Die Assekuranz glaubt, dass es an etwas ganz anderem liegt, warum die Industrie mit dem Abschluss einer Deckung zögert. „Wir haben die Erfahrung gemacht, dass die Versicherungseinkäufer nicht nach den Policen fragen, weil ihr Unternehmen wirklich so eine Deckung kaufen möchte“, sagt August Pröbstl von der Munich Re. Sie sehen es wohl eher als eine Art Hausaufgabe an, um ihren Finanzvorständen berichten zu können, dass das Risiko unversicherbar sei, sagt er.

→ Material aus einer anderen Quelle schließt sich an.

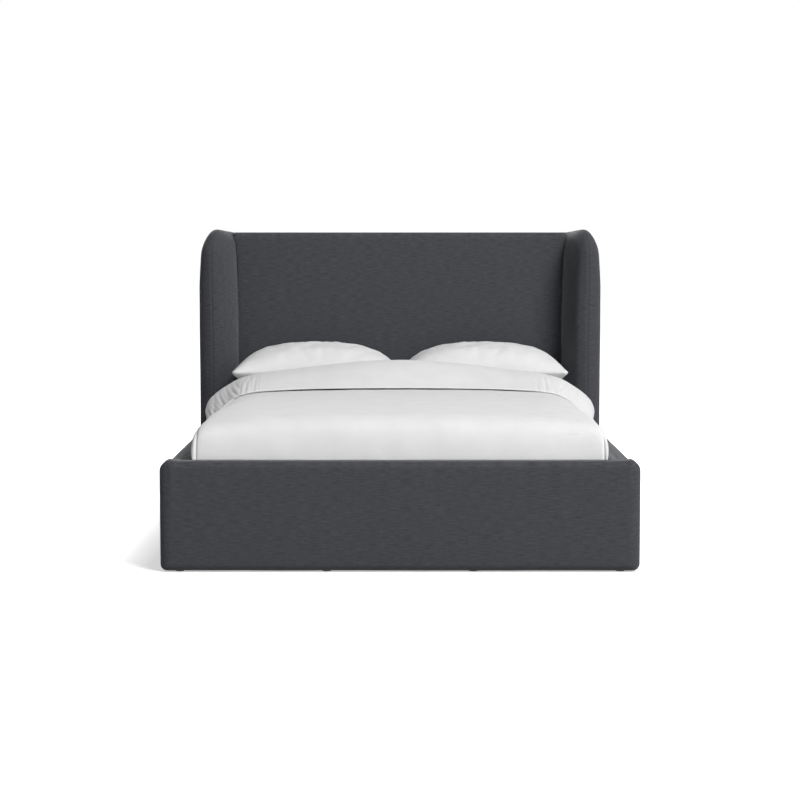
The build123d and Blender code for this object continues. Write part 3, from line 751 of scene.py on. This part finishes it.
def lean_in(bm):
    """Thins the wing towards its top: its inner face rolls outwards, its outer face inwards."""
    for v in bm.verts:
        share = v.co.x / wing_thickness
        taper = sum(most * smooth_step((v.co.z - low) / rise) for most, low, rise in wing_tapers)
        v.co.x += crease_lean(v.co.z) * (1 - share) - taper * share


def wing_relief(co, normal):
    inner = max(-normal.x, 0)
    front = max(-normal.y, 0)
    along = (co.y + wing_reach / 2) / (wing_reach / 2)
    up = (co.z - wing_height / 2) / (wing_height / 2)
    fullness = 0.013 * inner * swell(along, 2) * swell(up, 10)
    outer = 0.002 * max(normal.x, 0) * swell(along, 4) * swell(up, 10)
    seam_way = co.x - wing_seam
    seam = -0.0018 * groove(seam_way, 0.003) * smooth_step(front * 2)
    ridges = 0.0004 * (groove(seam_way - 0.009, 0.005) + groove(seam_way + 0.009, 0.005)) * front
    return fullness + outer + seam + ridges + 0.0009 * drift(co, 6, 9)


def wing_map(co, normal):
    """Round the wing from its inner face over its nose to its outer face, and up."""
    if normal.z > 0.8:
        return co.x, co.y
    return (co.x - co.y if normal.x < 0.3 else co.x + co.y), co.z


def wing_form():
    back = headboard_depth / cos(wing_flare) + wing_thickness * tan(wing_flare) + wing_spare
    bm = block_between((0, -wing_reach, headboard_low.z), (wing_thickness, back, wing_height))
    for v in bm.verts:
        if v.co.y > 0 and v.co.z > 1:
            v.co.z -= wing_back_drop
    rounded(bm, edges_along(bm, X, lambda a, b: a.z > 1 and a.y < 0), wing_corner, 20)
    base = headboard_low.z + touching

    def on_the_rim(a, b):
        return min(a.y, b.y) < back - touching and max(a.z, b.z) > base

    rounded(bm, edges_square_to(bm, X, on_the_rim), wing_nose, 12)
    sliced(bm, 0.02, Z)
    sliced(bm, 0.013, Y)
    sliced_at(bm, X, beside(wing_seam, 0.0025, 0.005, 0.009, 0.014))
    push(bm, wing_relief)
    lean_in(bm)
    lay_cloth(bm, wing_map)
    bmesh.ops.transform(bm, matrix=wing_turn, verts=bm.verts)
    back_cut = cut(bm, everything(bm), headboard_high, (0, 1, 0), clear_outer=True)
    rim = [e for e in back_cut["geom_cut"] if isinstance(e, bmesh.types.BMEdge)]
    bmesh.ops.edgeloop_fill(bm, edges=rim)
    return bm


def wing_timber():
    """The CAD frame inside the right wing, its top shaved to suit the padding's slimmer tip."""
    bm = bmesh.new()
    bm.from_mesh(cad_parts["wing_right_frame"].data)
    bmesh.ops.remove_doubles(bm, verts=bm.verts, dist=same_point)
    sliced_at(bm, Z, timber_cuts)
    bmesh.ops.transform(bm, matrix=wing_turn.inverted(), verts=bm.verts)
    lean_in(bm)
    bmesh.ops.transform(bm, matrix=wing_turn, verts=bm.verts)
    return bm


for side, bm in both_sides(wing_timber()):
    replaced = (f"wing_{side}_frame",)
    timber = piece(f"wing_{side}_timber", bm, timber_upright, "bed_frame", replaced)
    timber.data.shade_flat()

for side, bm in both_sides(wing_form()):
    replaced = (f"wing_{side}_cover", f"wing_{side}_foam")
    linen_cover(f"wing_{side}_upholstery", bm, 0.9, *replaced)

# %% [markdown]
# The mattress is hidden until it is lifted off. Its border is quilted in level channels and
# its lower rim is bound with a tape edge, a thin round bead that both mattress makers and
# movers hold on to. One block with rounded corners takes all of this as relief.

# %% Mattress
mattress_low, mattress_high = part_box("mattress_ticking")
mattress_corner = 0.060
mattress_top_edge = 0.042
mattress_foot_edge = 0.021
channel_pitch = 0.042
channels_from = 0.05
quilt_pitch = 0.14
tape_edge_height = 0.026
bead_cuts = [tape_edge_height + offset * 0.0025 for offset in range(-3, 6)]
channel_lines = [channel_pitch * (k + 0.5) for k in range(1, 5)]
channel_cuts = [place for line in channel_lines for place in beside(line, 0.003, 0.006)]


def mattress_relief(co, normal):
    side = 1 - abs(normal.z)
    up = co.z - mattress_low.z
    channels = -0.0022 * side * groove((up % channel_pitch) - channel_pitch / 2, 0.005)
    bead = 0.0035 * side * groove(up - tape_edge_height, 0.0035)
    stitch = -0.003 * side * groove(up - tape_edge_height - 0.008, 0.002)
    lines = [line % quilt_pitch - quilt_pitch / 2 for line in (co.x + co.y, co.x - co.y)]
    under = -0.0015 * max(-normal.z, 0) * sum(groove(way, 0.006) for way in lines)
    return (channels if up > channels_from else 0) + bead + stitch + under


def mattress_form(low, high):
    bm = block_between(low, high)
    rounded(bm, edges_along(bm, Z), mattress_corner, 8)
    top_rim = edges_square_to(bm, Z, lambda a, b: a.z > high.z - touching)
    rounded(bm, top_rim, mattress_top_edge, 7)
    return bm


def mattress_piece_form():
    bm = mattress_form(mattress_low, mattress_high)
    low_rim = edges_square_to(bm, Z, lambda a, b: max(a.z, b.z) < mattress_low.z + touching)
    rounded(bm, low_rim, mattress_foot_edge, 4)
    sliced(bm, 0.022, X, Y)
    sliced_at(bm, Z, [mattress_low.z + place for place in bead_cuts + channel_cuts])
    push(bm, mattress_relief)
    return bm


mattress_nodes = ("mattress_ticking", "mattress_foam")
mattress_bm = mattress_piece_form()
mattress = piece("mattress", mattress_bm, ticking, "mattress", mattress_nodes)

# %% [markdown]
# The fitted sheet is stretched over the mattress and down its sides. It is a single thin
# layer, so it is the mattress form without its underside, a hair larger, with a real
# thickness; elastic gathers it into small upright pleats near the corners.

# %% Fitted sheet
sheet_low, sheet_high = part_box("fitted_sheet")
sheet_cloth_thickness = 0.0008
corner_inset = 0.05
corner_zone = 0.25
sheet_pleat_pitch = 0.022


def sheet_relief(co, normal):
    side = 1 - abs(normal.z)
    low_down = smooth_step((sheet_low.z + 0.09 - co.z) / 0.09)
    to_side, to_end = mattress_high.x - corner_inset - abs(co.x), 1.0 - corner_inset - abs(co.y)
    near_corner = smooth_step(1 - to_side / corner_zone) * smooth_step(1 - to_end / corner_zone)
    way = co.x - co.y if co.x * co.y > 0 else co.x + co.y
    wave = sin(way * 2 * pi / sheet_pleat_pitch + 2 * drift(co, 9, 4))
    return side * low_down * (0.0011 * (1 + wave) * near_corner)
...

Sabine Krummenerl, Vorstandsmitglied bei der Provinzial Rheinland, teilt diese Beobachtung: Der theoretische Bedarf, den Risikomanager in Meetings und der Presse äußern, scheint hoch zu sein, sagt sie. Der praktische Bedarf sei jedoch relativ gering. „Keiner unserer Kunden, mit denen wir über die Policen gesprochen haben, wollte ein verbindliches Angebot haben“, berichtet Krummenerl.